Stored data.

************

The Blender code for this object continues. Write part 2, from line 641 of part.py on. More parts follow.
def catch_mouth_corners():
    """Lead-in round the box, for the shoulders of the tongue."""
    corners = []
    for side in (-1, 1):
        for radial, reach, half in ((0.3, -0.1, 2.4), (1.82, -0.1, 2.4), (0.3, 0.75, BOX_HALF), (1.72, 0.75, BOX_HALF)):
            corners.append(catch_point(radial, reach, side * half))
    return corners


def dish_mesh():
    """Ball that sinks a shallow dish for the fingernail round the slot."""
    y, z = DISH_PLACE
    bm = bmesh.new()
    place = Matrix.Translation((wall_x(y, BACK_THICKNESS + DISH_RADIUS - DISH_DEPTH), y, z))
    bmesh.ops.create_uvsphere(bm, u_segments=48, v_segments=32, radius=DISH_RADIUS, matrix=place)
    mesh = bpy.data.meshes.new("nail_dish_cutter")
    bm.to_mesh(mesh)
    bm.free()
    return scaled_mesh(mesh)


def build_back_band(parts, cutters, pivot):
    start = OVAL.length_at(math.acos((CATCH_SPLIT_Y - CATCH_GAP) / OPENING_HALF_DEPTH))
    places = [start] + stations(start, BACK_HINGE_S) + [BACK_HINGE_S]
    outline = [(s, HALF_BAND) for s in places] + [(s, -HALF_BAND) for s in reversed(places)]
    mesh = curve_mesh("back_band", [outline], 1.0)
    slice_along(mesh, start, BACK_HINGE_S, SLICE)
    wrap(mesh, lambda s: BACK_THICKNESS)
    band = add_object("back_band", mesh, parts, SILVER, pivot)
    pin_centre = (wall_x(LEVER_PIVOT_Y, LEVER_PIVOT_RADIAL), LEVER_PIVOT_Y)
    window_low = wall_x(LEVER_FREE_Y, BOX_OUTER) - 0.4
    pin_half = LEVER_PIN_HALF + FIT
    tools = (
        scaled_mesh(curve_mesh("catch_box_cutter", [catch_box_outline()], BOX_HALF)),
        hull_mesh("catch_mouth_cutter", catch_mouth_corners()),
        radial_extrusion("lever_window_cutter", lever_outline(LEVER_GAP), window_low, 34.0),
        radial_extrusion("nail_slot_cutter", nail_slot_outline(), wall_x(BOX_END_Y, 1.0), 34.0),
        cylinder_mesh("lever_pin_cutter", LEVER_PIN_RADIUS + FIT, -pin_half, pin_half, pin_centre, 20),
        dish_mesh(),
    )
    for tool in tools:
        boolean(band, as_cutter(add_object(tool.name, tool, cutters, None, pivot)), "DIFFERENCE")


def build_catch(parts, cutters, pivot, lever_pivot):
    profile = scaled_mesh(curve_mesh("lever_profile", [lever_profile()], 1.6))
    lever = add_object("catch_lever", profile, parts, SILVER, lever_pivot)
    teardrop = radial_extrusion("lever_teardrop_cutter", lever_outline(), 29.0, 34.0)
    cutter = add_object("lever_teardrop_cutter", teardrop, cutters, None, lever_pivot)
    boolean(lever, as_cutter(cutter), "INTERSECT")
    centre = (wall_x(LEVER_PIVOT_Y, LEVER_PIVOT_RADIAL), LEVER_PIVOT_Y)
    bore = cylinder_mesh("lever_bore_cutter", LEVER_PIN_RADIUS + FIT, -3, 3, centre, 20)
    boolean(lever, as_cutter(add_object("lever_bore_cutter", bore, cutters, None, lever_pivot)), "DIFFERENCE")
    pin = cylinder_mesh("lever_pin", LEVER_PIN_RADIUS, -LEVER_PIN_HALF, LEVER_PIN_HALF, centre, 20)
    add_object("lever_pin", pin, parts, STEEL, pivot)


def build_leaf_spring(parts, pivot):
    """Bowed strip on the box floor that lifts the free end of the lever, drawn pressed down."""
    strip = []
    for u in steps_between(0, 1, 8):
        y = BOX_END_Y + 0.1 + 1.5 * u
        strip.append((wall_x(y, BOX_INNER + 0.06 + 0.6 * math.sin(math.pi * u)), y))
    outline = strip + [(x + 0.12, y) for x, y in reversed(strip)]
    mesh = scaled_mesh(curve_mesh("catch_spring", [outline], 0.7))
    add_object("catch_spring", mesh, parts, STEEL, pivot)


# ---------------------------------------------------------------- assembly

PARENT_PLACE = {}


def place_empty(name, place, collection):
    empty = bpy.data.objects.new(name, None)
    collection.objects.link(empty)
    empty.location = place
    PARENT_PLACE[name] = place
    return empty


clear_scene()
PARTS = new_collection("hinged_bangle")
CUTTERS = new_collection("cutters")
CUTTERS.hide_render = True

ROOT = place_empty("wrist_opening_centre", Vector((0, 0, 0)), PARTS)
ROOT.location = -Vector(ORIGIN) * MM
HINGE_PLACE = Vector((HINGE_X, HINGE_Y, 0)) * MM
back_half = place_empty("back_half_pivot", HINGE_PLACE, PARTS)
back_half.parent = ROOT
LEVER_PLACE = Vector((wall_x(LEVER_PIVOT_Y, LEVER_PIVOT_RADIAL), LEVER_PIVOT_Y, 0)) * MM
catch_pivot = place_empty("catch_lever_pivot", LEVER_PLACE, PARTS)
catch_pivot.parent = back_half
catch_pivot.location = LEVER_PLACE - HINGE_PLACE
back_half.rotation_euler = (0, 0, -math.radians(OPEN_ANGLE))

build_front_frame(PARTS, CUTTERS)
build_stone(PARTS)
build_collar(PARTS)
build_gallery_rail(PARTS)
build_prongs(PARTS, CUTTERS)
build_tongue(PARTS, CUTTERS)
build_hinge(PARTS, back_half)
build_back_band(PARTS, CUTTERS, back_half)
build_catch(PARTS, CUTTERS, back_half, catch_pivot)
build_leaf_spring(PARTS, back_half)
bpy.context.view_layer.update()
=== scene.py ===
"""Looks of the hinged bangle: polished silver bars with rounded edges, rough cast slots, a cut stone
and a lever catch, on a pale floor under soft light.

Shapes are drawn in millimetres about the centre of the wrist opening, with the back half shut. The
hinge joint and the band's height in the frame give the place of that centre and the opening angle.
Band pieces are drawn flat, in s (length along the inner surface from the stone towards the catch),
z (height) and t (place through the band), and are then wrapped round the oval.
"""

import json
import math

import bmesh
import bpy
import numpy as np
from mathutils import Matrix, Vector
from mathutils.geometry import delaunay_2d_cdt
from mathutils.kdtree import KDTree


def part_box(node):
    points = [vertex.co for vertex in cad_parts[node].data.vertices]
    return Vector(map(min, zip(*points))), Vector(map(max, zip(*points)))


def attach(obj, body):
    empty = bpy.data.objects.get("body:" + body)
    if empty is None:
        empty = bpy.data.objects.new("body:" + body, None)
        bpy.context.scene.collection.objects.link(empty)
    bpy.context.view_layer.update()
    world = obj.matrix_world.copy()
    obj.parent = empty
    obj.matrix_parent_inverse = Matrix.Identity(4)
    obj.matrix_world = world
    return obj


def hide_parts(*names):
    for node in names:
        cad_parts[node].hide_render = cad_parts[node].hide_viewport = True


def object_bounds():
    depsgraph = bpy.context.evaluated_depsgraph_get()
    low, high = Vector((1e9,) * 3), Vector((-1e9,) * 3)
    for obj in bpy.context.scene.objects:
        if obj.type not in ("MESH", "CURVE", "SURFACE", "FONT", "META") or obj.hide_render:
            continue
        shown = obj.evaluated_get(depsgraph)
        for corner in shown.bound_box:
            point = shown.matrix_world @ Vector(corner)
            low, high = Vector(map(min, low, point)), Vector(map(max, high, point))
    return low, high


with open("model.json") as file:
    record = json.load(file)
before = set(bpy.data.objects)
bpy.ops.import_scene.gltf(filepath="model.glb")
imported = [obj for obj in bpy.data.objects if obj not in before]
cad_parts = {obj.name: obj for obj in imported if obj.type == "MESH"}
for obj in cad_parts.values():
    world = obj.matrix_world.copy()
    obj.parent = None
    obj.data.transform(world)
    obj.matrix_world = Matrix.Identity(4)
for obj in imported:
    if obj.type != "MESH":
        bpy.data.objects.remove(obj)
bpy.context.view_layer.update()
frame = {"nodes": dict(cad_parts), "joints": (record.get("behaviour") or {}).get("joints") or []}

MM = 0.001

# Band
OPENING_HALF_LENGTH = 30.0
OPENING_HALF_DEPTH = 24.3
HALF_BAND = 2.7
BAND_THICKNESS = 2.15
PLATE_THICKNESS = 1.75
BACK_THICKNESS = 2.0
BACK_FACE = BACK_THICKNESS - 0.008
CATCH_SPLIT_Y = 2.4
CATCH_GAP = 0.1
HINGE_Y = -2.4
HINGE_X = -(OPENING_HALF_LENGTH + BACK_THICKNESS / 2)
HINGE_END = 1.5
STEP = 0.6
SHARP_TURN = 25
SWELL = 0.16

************

Exercise brief.
Copy all lines from the material that contain "Identity".

Result for this task.
    obj.matrix_parent_inverse = Matrix.Identity(4)
    obj.matrix_world = Matrix.Identity(4)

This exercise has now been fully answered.